What Makes a Nucleus More or Less Shielded
Several structural features determine how shielded a nucleus is in a molecule. Nearby electronegative atoms (oxygen, nitrogen, halogens) pull electron density away from the nucleus, reducing the shielding constant and shifting the signal downfield. The more electronegative neighbors, and the closer they are, the stronger the deshielding effect.

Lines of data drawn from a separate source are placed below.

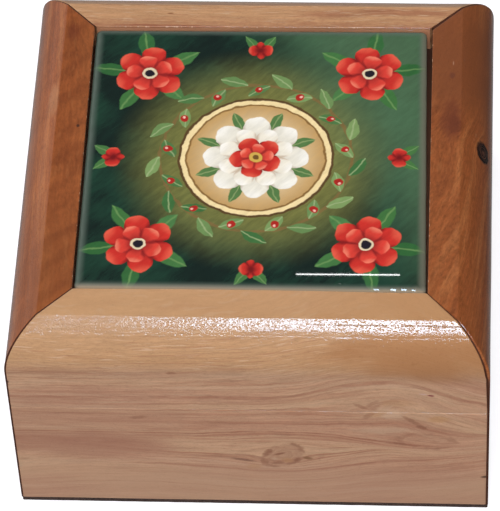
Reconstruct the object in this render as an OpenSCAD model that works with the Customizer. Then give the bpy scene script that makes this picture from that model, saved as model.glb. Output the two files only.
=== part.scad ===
/* [Box] */
// Outside width of the wooden box, left to right
box_w = 66; // [56:1:120]
// Outside depth of the wooden box, front to back
box_d = 66; // [56:1:120]
// Height of the base's walls, from their underside to the seam
base_h = 21.4; // [14:0.2:50]
// Height of the lid, from the seam to the top of its rails
lid_h = 15; // [12:0.5:30]
// Thickness of every wall and rail
wall_t = 8.9; // [8:0.1:14]

/* [Rounded edge] */
// Radius of the rounding along the lid's outer edge
edge_r = 8; // [5:0.5:9.5]
// How much of the rounding's crown the flat top cuts away
edge_cut = 0.8; // [0.2:0.1:1.6]

/* [Picture tile] */
// Thickness of the ceramic tile
tile_t = 4.2; // [3:0.1:5]
// How far the tile's face lies below the top of the rails
tile_sink = 0.2; // [0.1:0.1:1.5]
// Radius of the tile's pillowed edge
tile_edge_r = 0.8; // [0.4:0.1:2]
// Least gap between the tile and the sides of its recess
tile_gap = 0.2; // [0.1:0.05:1]
// Angle in degrees by which the tile sits askew
tile_turn = 0.6; // [0:0.1:2]

/* [Panels] */
// Thickness of the panel that the tile lies on
panel_t = 2.6; // [1.5:0.1:3.5]
// Thickness of the base's floor
floor_t = 3; // [2:0.1:5]
// Depth to which a panel is let into the walls
groove = 3; // [1:0.1:3.5]
// Clearance at a panel's edge in its groove
groove_clear = 0.15; // [0.05:0.05:0.5]

/* [Felt] */
// Thickness of the felt under the base
foot_felt_t = 0.8; // [0.5:0.1:2]
// Inset of the felt from the outer faces of the walls
foot_felt_inset = 0.1; // [0.1:0.1:2]
// Thickness of the lining on the floor
lining_t = 1.2; // [0.6:0.1:2.5]
// Gap around the lining
lining_gap = 0.2; // [0.1:0.1:1]

/* [Hinges] */
// Distance of each hinge from the side of the box
hinge_in = 10; // [7:0.5:12]
// Width of a hinge leaf
leaf_w = 12; // [10:0.5:15]
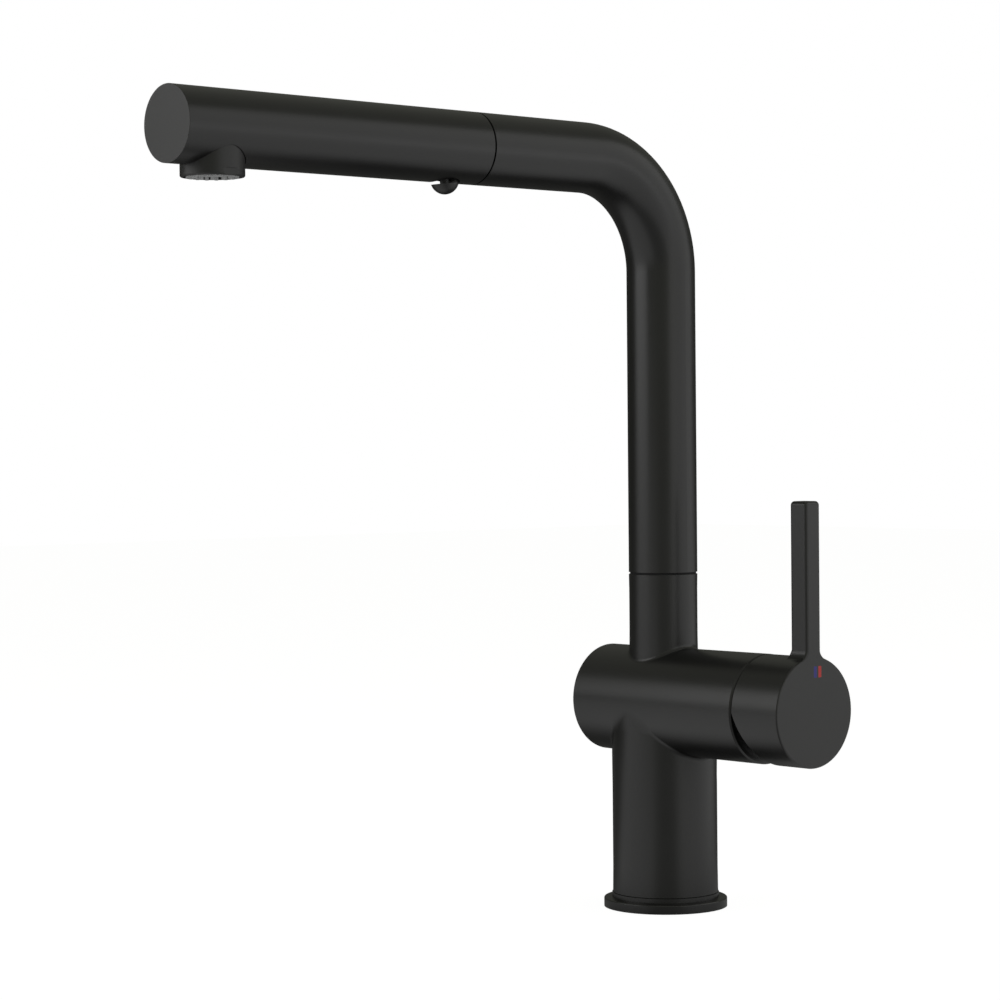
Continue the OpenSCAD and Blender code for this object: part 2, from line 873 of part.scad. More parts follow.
// The rocker is drawn level about its pivot, then tilted to the jet position
module toggle_rocker() {
    boss_w = 8.8;
    boss_r = 2.3;
    neck_r = 1.9;
    finger_w = 2.4;
    color(black)
        translate([0, -toggle_y, toggle_z])
            rotate([toggle_tilt, 0, 0])
                difference() {
                    union() {
                        toggle_button();
                        translate([0, 0, -toggle_top - past]) cylinder(r = neck_r, h = toggle_top + past);
                        cross_bar(boss_r, boss_w);
                        translate([-finger_w / 2, -0.5, 0]) cube([finger_w, 1, finger_arm]);
                        cross_bar(finger_r, finger_w, 0, finger_arm);
                    }
                    cross_bar(toggle_pin_r + running, 2 * boss_w);
                }
}

module toggle_pin() {
    length = 12.4;
    color(steel)
        translate([-length / 2, -toggle_y, toggle_z])
            rotate([0, 90, 0])
                cylinder(r = toggle_pin_r, h = length);
}

// ---- Outlet ----

// A solid turned about the outlet's upright axis, from an outline of [radius, height] points
module turned_outlet(outline) {
    translate([0, -outlet_y, 0]) rotate_extrude() polygon(outline);
}

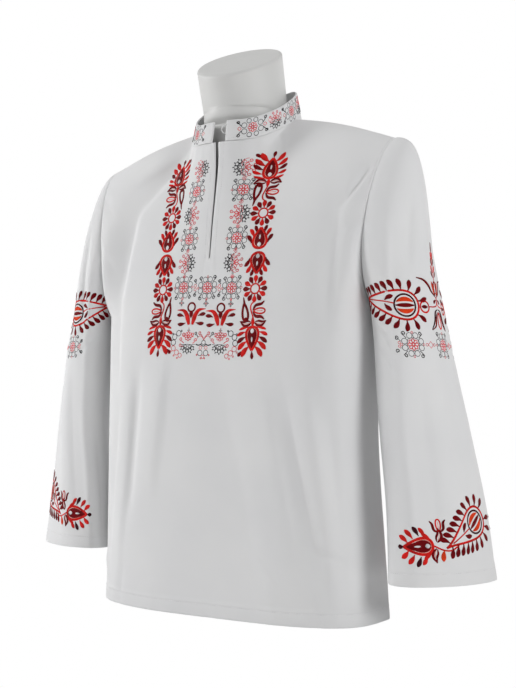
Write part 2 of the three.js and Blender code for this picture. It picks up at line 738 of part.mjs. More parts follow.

Hydrogen bonding also reduces shielding. When a hydrogen participates in a hydrogen bond, the redistribution of electrons around it causes a downfield shift. This is why the hydrogen in an O-H or N-H group often appears at a higher ppm value than you might expect from electronegativity alone. The carbon framework of the molecule matters too: electrons in double bonds and aromatic rings create local magnetic fields of their own that can either shield or deshield nearby nuclei depending on geometry.
The Two Uses Compared
Although both contexts use the term “shielding constant,” the details differ. In atomic structure calculations, S is a dimensionless number typically between 0 and Z−1, estimated through rules like Slater’s, and it modifies the nuclear charge felt by an electron. In NMR, σ is also dimensionless but extremely small (on the order of parts per million), and it modifies the magnetic field felt by a nucleus. The shielding constant in atomic physics is sometimes called the “screening constant,” while in NMR it’s more commonly called the “magnetic shielding” or simply “shielding.”
What unites them is the underlying physics: electrons positioned between a nucleus and an external influence reduce that influence. Whether the external influence is the nucleus’s own charge pulling on outer electrons or a laboratory magnet trying to flip nuclear spins, the electrons in between always partially block the effect. The shielding constant is simply the number that tells you how much.